On the other hand, there are a host of disadvantages. The parties have essentially no input into their choice of decision maker. Their dispute is resolved by whoever the relevant court’s bureaucracy assigns to it. In Canada, where (outside Toronto) there is no specialized roster of experienced commercial judges, that can be a real problem in complex commercial cases.
As with arbitration, there is the possibility of an unacceptable decision being imposed.
Litigation procedures, despite some recent tinkering designed to make them more efficient and user-friendly, are relatively inflexible. The mandatory disclosure of relevant documents to the other parties, which is such an essential part of litigation, can be a real burden in the email age. Litigation is usually the most expensive and time consuming dispute resolution mechanism.
Compared to arbitration, there is a lack of finality. Either party can appeal a trial decision as of right. Then the parties have to do it all over again (not quite) in an appellate court. Enforcement of a judgment around the world is more difficult than enforcement of an arbitral award.

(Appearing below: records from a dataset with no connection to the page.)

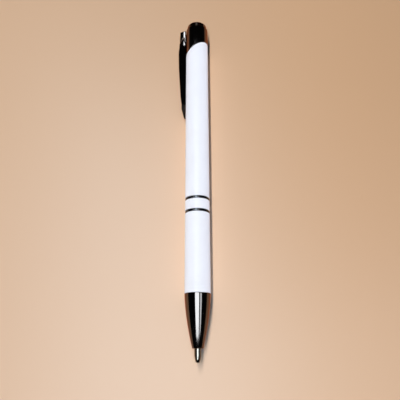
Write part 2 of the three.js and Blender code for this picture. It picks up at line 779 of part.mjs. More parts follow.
// Clip in its own frame, reaching towards +X: a solid root, a bowed channel and a solid end, fitted
// round the barrel, with a lug that sits in the collar's slot
function clip() {
  const crease = CLIP_ROOT_LENGTH;
  const bottom = [crease, CLIP_CREASE_DEPTH];
  const root = clipStretch([[0, 0], [crease - CLIP_CREASE_HALF_WIDTH, 0], bottom], false);
  const channel = [bottom, [crease + CLIP_CREASE_HALF_WIDTH, 0]];
  for (let i = 1; i <= CLIP_STEPS; i += 1) {
    channel.push([mapLinear(i, 0, CLIP_STEPS, crease, CLIP_NECK_FALL), 0]);
  }
  const end = clipStretch([[CLIP_NECK_FALL, 0], [CLIP_BEAD_FALL, 0], [CLIP_LENGTH, 0]], false);
  const lug = solid(lugBlock(0, spigotBore + LUG_FIT, clipReach(LUG_FALL) - CLIP_SHEET / 2));
  const barrelSpace = revolve([
    [0, 0],
    [clipBore, 0],
    [clipBore, overallLength],
    [0, overallLength],
  ], LARGE_SIDES);
  const blade = wasm.Manifold.union([root, clipStretch(channel, true), end]);
  return blade.subtract(barrelSpace).add(lug);
}

// Angle in radians about the pen's axis, below the horizontal, at which the clip meets the surface
// that the barrel lies on: the least over all its corners
function restingLean(body) {
  const { vertProperties } = body.getMesh();
  let lean = Math.PI / 2;
  for (let i = 0; i < vertProperties.length; i += 3) {
    const reach = vertProperties[i];
    const side = Math.abs(vertProperties[i + 2]);
    const distance = Math.hypot(reach, side);
    if (distance > flatRadius) {
      lean = Math.min(lean, Math.asin(flatRadius / distance) - Math.atan2(side, reach));
    }
  }
  return lean;
}

function buildPen() {
  const clipBody = clip();
  const clipAngle = Math.PI - restingLean(clipBody);
  const clipMesh = piece('clip', clipBody, blackChrome);
  clipMesh.rotation.y = clipAngle;
  console.log(`clip lean ${radToDeg(Math.PI - clipAngle).toFixed(3)} degrees`);

  const pen = new THREE.Group();
  pen.add(
    piece('nose_cone', noseCone(), blackChrome),
    piece('nose_insert', noseInsert(), brass),
    piece('lower_barrel', barrelTube(lowerFront, lowerRear), whiteLacquer),
    piece('thread_bush', threadBush(), brass),
    piece('lower_trim_ring', trimRing(lowerRingFront), blackLacquer),
    piece('centre_band', barrelTube(bandFront, bandRear), whiteLacquer),
    piece('upper_trim_ring', trimRing(upperRingFront), blackLacquer),
    piece('centre_coupling', centreCoupling(), brass),
    piece('upper_barrel', upperBarrel(clipAngle), whiteLacquer),
    piece('top_collar', topCollar(clipAngle), blackChrome),
    clipMesh,
    piece('mechanism_body', mechanismBody(), greyPlastic),
    piece('push_button', pushButton(), blackChrome),
    piece('plunger', plunger(), palePlastic),
    piece('cam_rotor', camRotor(), palePlastic),
    piece('refill_tube', refillTube(), steel),
    piece('ink_column', inkColumn(), inkBlue),
    piece('refill_point', refillPoint(), nickel),
    piece('tip_ball', tipBall(), steel),
    piece('return_spring', returnSpring(), steel),
  );

  // The origin is on the flat facet that the barrel lies on, halfway along the pen
  pen.position.set(0, -overallLength / 2, flatRadius);
  return pen;
}

export default buildPen();
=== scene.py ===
"""Pushbutton ballpoint pen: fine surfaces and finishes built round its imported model.

The pen lies on its side with its axis along Y and its point towards -Y. A station is a distance
along the axis from the tip of the ball, and an angle is counted about the axis from straight up
towards +X. Sizes are in millimetres, and meshes in metres.
"""

import json
import logging
import math
from collections.abc import Callable
from dataclasses import dataclass
from enum import Enum

import bmesh
import bpy
import numpy as np
from mathutils import Matrix, Vector

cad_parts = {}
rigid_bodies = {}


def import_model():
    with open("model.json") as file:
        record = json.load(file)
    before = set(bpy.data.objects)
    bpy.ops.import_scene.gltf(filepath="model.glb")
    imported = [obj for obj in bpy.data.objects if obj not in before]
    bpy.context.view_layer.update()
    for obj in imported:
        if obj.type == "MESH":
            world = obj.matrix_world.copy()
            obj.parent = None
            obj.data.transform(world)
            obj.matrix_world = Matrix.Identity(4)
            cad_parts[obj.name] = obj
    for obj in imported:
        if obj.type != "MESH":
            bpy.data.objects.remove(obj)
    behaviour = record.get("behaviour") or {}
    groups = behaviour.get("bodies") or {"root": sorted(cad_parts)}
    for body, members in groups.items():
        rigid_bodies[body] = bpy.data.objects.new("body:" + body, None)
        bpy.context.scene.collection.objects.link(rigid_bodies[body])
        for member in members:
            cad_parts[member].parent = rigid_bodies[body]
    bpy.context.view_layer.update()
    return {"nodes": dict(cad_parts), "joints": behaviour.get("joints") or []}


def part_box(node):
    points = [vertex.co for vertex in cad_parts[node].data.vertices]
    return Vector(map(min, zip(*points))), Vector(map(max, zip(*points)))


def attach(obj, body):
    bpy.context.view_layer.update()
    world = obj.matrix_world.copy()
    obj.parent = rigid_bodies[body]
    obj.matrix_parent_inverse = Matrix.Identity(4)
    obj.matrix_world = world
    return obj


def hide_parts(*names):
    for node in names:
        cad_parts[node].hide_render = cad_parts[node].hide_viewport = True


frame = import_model()

log = logging.getLogger("pen")

Piece = bpy.types.Object
Socket = bpy.types.NodeSocket
Triple = tuple[float, float, float]

MM = 0.001
WEAR_LAYER = "corner"
MERGE_DISTANCE = 2e-7
SHARP_ANGLE = math.radians(32)
ROUND_SIDES = 192
ARC_STEPS = 6
ARC_SHARE = 0.48

SCRATCH_AXIS = (0.3, 0.0, 1.0)
SCRATCH_LEANS = (0.35, -0.6)
SCRATCH_STRETCH = (1.0, 0.06, 1.0)
SCRATCH_PATCH_SCALE = 0.12
DUST_COLOUR = (0.42, 0.38, 0.33, 1.0)

# Where each mask starts, and where it is full.
SCRATCH_PATCH_RANGE = (0.5, 0.62)
SPECK_RANGE = (0.09, 0.05)
RUBBED_RANGE = (0.45, 0.6)
DULLED_RANGE = (0.42, 0.72)


class Pattern(Enum):
    """Fine relief of a finish: its node group, its scale on each axis and its noise's detail.

    Lacquer flows in slow ripples, a lathe tool leaves rings round the axis, drawing leaves lines
    along it, and a mould's skin gives an even grain.
    """

    FLOWED = ("lacquer_flow", (1.0, 1.0, 1.0), 2.0)
    TURNED = ("turning_marks", (0.0, 1.0, 0.0), 3.0)
    DRAWN = ("drawn_grain", (1.0, 0.02, 1.0), 3.0)
    MOULDED = ("moulded_grain", (1.0, 1.0, 1.0), 4.0)


class Duty(Enum):
    """What a lamp is for."""

    LIGHT_ALL = "lights the pen and the floor, and is not seen in the gloss"
    LIGHT_PEN = "fills the shaded sides of the pen alone"
    SHINE = "is seen in the gloss alone"


@dataclass(frozen=True)
class Place:
    """Where the pen lies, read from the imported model."""

    tip: float
    axis_height: float
    barrel_radius: float
    clip_lean: float

    @classmethod
    def from_frame(cls) -> "Place":
        """Reads the place from the boxes of the barrel and the ball, and from the clip's joint.

        Returns:
            The place, in metres and radians.
        """
        low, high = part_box("lower_barrel")
        flex = next(joint for joint in frame["joints"] if joint["name"] == "clip_flex")
        return cls(
            tip=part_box("tip_ball")[0].y,
            axis_height=(low.z + high.z) / 2,
            barrel_radius=(high.z - low.z) / 2,
            clip_lean=math.atan2(flex["axis"][0], -flex["axis"][2]),
        )

    @property
    def clip_angle(self) -> float:
        """Angle about the axis at which the clip stands."""
        return math.atan2(-math.cos(self.clip_lean), -math.sin(self.clip_lean))

    def along_pen(self, radius: np.ndarray, angle: np.ndarray, station: np.ndarray) -> np.ndarray:
        """Turns radius, angle and station into points.

        The point is (r sin a, tip + s, height + r cos a).

        Args:
            radius: Distances from the pen's axis in metres.
            angle: Angles about the axis.
            station: Stations in metres.

        Returns:
            Points in the row frame, with the coordinates last.
        """
        across = radius * np.sin(angle)
        up = self.axis_height + radius * np.cos(angle)
        return np.stack(np.broadcast_arrays(across, self.tip + station, up), axis=-1)

    def from_clip(self, reach: np.ndarray, station: np.ndarray, side: np.ndarray) -> np.ndarray:
        """Turns the clip's own coordinates into points.

        The clip's frame is the pen's turned about its axis by half a turn less the lean, so that
        reach points to the left and down, and side points down and to the right.

        Args:
            reach: Distances from the axis towards the clip, in metres.
            station: Stations in metres.
            side: Distances across the clip in metres.

        Returns:
            Points in the row frame, with the coordinates last.
        """
        cosine, sine = math.cos(self.clip_lean), math.sin(self.clip_lean)
        across = -reach * cosine + side * sine
        up = self.axis_height - reach * sine - side * cosine
        return np.stack(np.broadcast_arrays(across, self.tip + station, up), axis=-1)


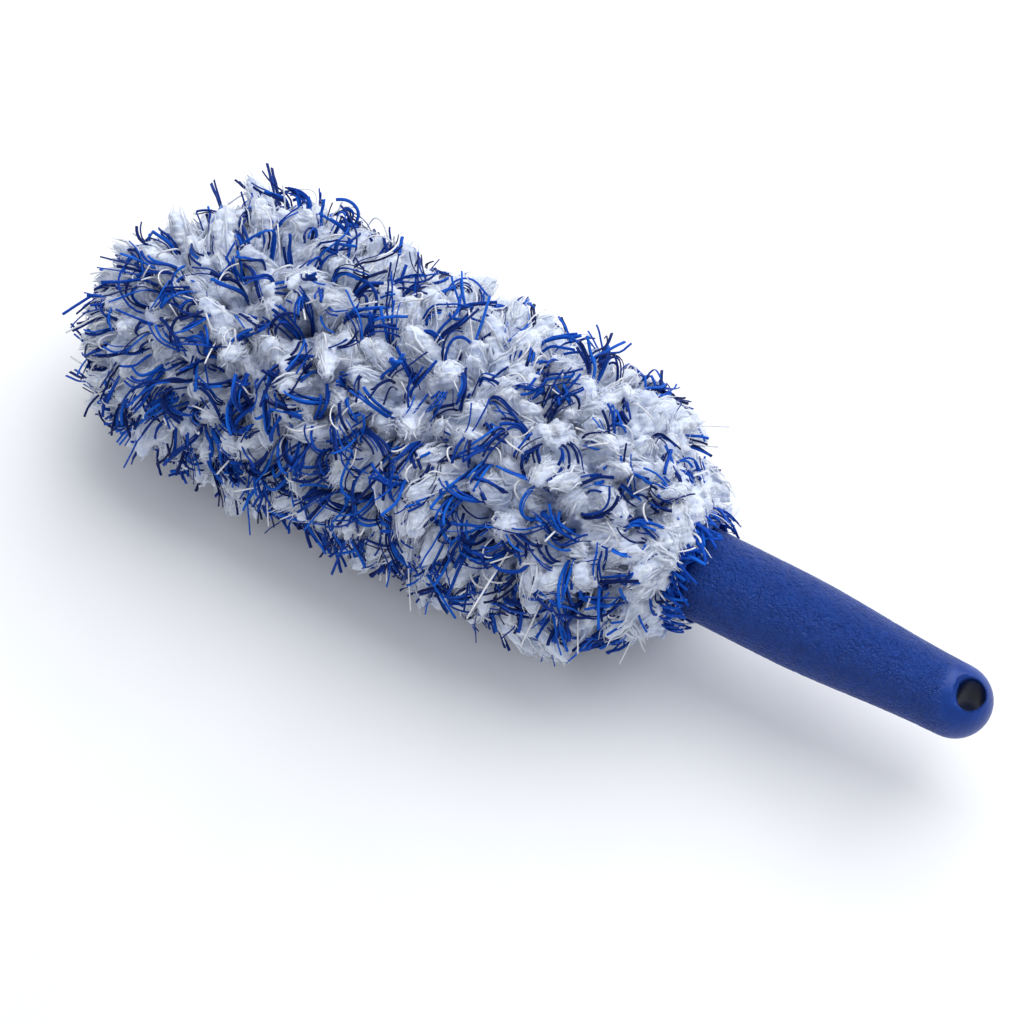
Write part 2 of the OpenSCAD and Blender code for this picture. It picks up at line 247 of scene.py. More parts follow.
def melted(ob, voxel, smoothing):
    """Rebuilds the mesh as one skin of small even faces, and smooths it."""
    grid = ob.modifiers.new("grid", "REMESH")
    grid.mode = "VOXEL"
    grid.voxel_size = voxel
    soft = ob.modifiers.new("soft", "SMOOTH")
    soft.iterations = smoothing
    soft.factor = 0.5
    return applied(ob)


def remeshed(name, source, voxel, smoothing):
    """A CAD node's solid as one fine skin that can take small relief."""
    ob = copied(name, source)
    weld = ob.modifiers.new("weld", "WELD")
    weld.merge_threshold = 0.002 * MM
    return melted(ob, voxel, smoothing)


def places(ob):
    co = np.zeros(len(ob.data.vertices) * 3, np.float32)
    ob.data.vertices.foreach_get("co", co)
    return co.reshape(-1, 3).astype(float)


def normals(ob):
    no = np.zeros(len(ob.data.vertices) * 3, np.float32)
    ob.data.vertices.foreach_get("normal", no)
    return no.reshape(-1, 3).astype(float)


def moved_to(ob, co):
    ob.data.vertices.foreach_set("co", co.astype(np.float32).ravel())
    ob.data.update()


def carried_frames(paths, start):
    """Tangent, normal and side vectors along paths (n, k, 3): start is carried along without twist."""
    tangent = unit(np.gradient(paths, axis=1))
    normal = np.zeros_like(paths)
    now = start
    for k in range(paths.shape[1]):
        now = unit(now - tangent[:, k] * dot(now, tangent[:, k]))
        normal[:, k] = now
    return tangent, normal, np.cross(tangent, normal)


def tube_mesh(paths, radius, sides, start, thin=1.0, shade=None):
    """Closed tubes along paths (n, k, 3), thin times as thick along their normal as they are wide."""
    n, k, _ = paths.shape
    _, normal, side = carried_frames(paths, start)
    angle = 2 * math.pi * (np.arange(sides) + 0.5) / sides
    up = normal[:, :, None] * np.sin(angle)[:, None] * thin
    ring = side[:, :, None] * np.cos(angle)[:, None] + up
    verts = paths[:, :, None] + ring * radius[:, :, None, None]
    base = (np.arange(n) * k * sides)[:, None, None]
    row = (np.arange(k - 1) * sides)[None, :, None]
    here = np.arange(sides)[None, None, :]
    there = (here + 1) % sides
    quads = np.stack([base + row + here, base + row + there,
        base + row + sides + there, base + row + sides + here], -1).reshape(-1, 4)
    first = (np.arange(n) * k * sides)[:, None] + np.arange(sides)[::-1]
    last = (np.arange(n) * k * sides + (k - 1) * sides)[:, None] + np.arange(sides)
    along = np.broadcast_to(np.linspace(0, 1, k)[None, :, None], (n, k, sides))
    tone = np.broadcast_to((rng.random(n) if shade is None else shade)[:, None, None], (n, k, sides))
    return verts.reshape(-1, 3), [quads, first, last], {"along": along, "shade": tone}


def joined(parts):
    """One mesh's arrays from several: each part is (verts, polygons, values)."""
    verts, polygons, values, at = [], [], {"along": [], "shade": []}, 0
    for v, ps, vals in parts:
        verts.append(v)
        polygons += [p + at for p in ps]
        at += len(v)
        for key in values:
            values[key].append(np.asarray(vals[key]).ravel())
    return np.concatenate(verts), polygons, {key: np.concatenate(v) for key, v in values.items()}


def above_floor(verts):
    """Presses what would reach below the table flat on it."""
    low = verts[:, 2] < FLOOR_GAP * 3
    share = np.maximum(verts[low, 2] + SUNK, 0) / (FLOOR_GAP * 3 + SUNK)
    verts[low, 2] = FLOOR_GAP + share * FLOOR_GAP * 2
    return verts


def within_reach(verts):
    """Eases in what would stand further to the sides or above than fabric may stand proud."""
    for axis, knee in ((1, pile_hi.y + PROUD), (2, pile_hi.z + PROUD)):
        over = np.maximum(np.abs(verts[:, axis]) - knee, 0)
        back = over - PROUD_SOFT * (1 - np.exp(-over / PROUD_SOFT))
        verts[:, axis] -= np.sign(verts[:, axis]) * back
    return above_floor(verts)


def dress(ob, material, body, replaces=()):
    ob.data.materials.append(material)
    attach(ob, body)
    if replaces:
        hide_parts(*replaces)
    return ob


# ---------------------------------------------------------------- materials

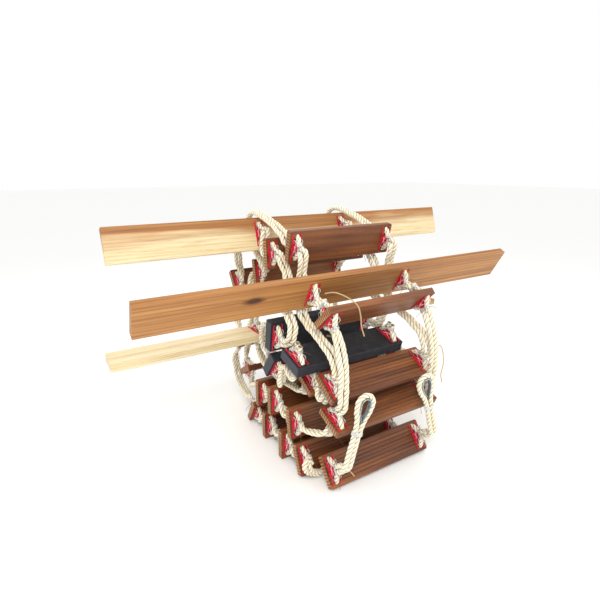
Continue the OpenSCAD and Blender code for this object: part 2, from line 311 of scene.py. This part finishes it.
# %% Rope and twine
def fibre(name, light, middle, dark, hollow, radius_mm, fineness):
    material, tree, shader = new_material(name, Roughness=0.85, IOR=1.5)
    shader.inputs["Sheen Weight"].default_value = 0.25
    shader.inputs["Sheen Roughness"].default_value = 0.5
    ring = attribute(tree, "ring")
    run = attribute(tree, "run", "Fac")
    parts = add(tree, "ShaderNodeSeparateXYZ", {0: ring}).outputs
    place = add(tree, "ShaderNodeCombineXYZ", {0: parts["X"], 1: parts["Y"], 2: run}).outputs[0]
    yarns = noise(tree, stretched(tree, place, (fineness, fineness, fineness / 28)), 1.0, 4, 0.6, 0.5)
    patches = noise(tree, object_place(tree), 14, 4, 0.6)
    colour = ramp(tree, yarns, [(0.28, dark), (0.45, middle), (0.62, light)])
    tint = ramp(tree, patches, [(0.35, middle), (0.65, light)])
    colour = blend_colour(tree, 0.35, colour, tint)
    # Painted shade: where the section dips between the strands, the colour goes towards the hollow colour.
    far = add(tree, "ShaderNodeVectorMath", {0: ring}, operation="LENGTH").outputs["Value"]
    depth = math_node(tree, "DIVIDE", far, radius_mm * MM)
    hollow_shade = math_node(tree, "MULTIPLY", math_node(tree, "SUBTRACT", 0.92, depth), 4.0, True)
    colour = blend_colour(tree, hollow_shade, colour, linear(hollow))
    tree.links.new(colour, shader.inputs["Base Color"])
    bump(tree, shader, yarns, 0.6, 0.9)
    return material


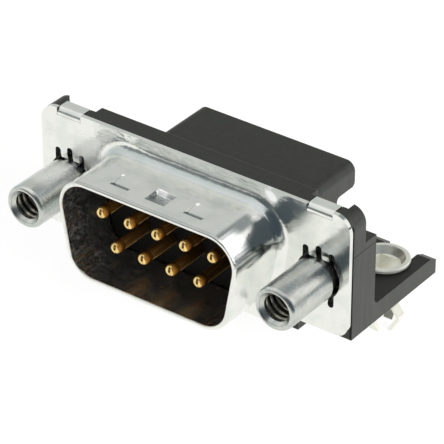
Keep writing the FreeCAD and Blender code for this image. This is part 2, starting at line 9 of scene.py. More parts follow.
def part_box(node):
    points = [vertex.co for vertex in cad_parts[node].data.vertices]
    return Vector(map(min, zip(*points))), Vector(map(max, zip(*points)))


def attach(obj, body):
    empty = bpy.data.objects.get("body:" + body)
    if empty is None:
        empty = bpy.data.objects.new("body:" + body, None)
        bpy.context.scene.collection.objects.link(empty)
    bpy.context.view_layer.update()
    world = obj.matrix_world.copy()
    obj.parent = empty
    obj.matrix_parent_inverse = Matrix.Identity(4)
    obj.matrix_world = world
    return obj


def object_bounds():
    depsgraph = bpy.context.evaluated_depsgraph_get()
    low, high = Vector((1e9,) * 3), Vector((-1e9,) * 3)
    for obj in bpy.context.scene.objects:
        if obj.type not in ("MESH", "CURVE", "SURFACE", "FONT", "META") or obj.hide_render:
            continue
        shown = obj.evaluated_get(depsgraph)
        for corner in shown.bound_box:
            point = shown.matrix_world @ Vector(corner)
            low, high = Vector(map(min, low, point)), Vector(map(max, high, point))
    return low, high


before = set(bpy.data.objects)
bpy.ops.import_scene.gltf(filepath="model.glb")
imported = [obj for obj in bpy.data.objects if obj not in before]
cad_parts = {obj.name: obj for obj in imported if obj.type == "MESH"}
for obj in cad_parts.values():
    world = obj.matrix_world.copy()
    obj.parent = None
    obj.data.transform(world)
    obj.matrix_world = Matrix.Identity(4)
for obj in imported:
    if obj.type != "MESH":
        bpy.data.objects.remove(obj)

Absent a sealing order, which the courts are reluctant to grant in commercial cases, the parties’ dispute will be played out in public, with all the evidence, arguments and results available to anyone who cares to look (and circulate on the internet), including the media.
All in all, not a pretty picture. One to be avoided if possible.
Negotiation and mediation on the one hand, and arbitration and litigation on the other, are fundamentally different kinds of dispute resolution mechanisms. Each has distinct advantages and disadvantages.
Business people and corporate house counsel should carefully consider the kinds of dispute which are likely to arise under the contracts they negotiate, and chose a dispute resolution mechanism (or combination of mechanisms) which is best suited to resolve those kinds of dispute. If they don’t chose wisely, they may end up being committed to a mechanism which is inappropriate for the disputes which do arise. If they don’t chose at all, then by default they chose litigation. There is usually a better choice.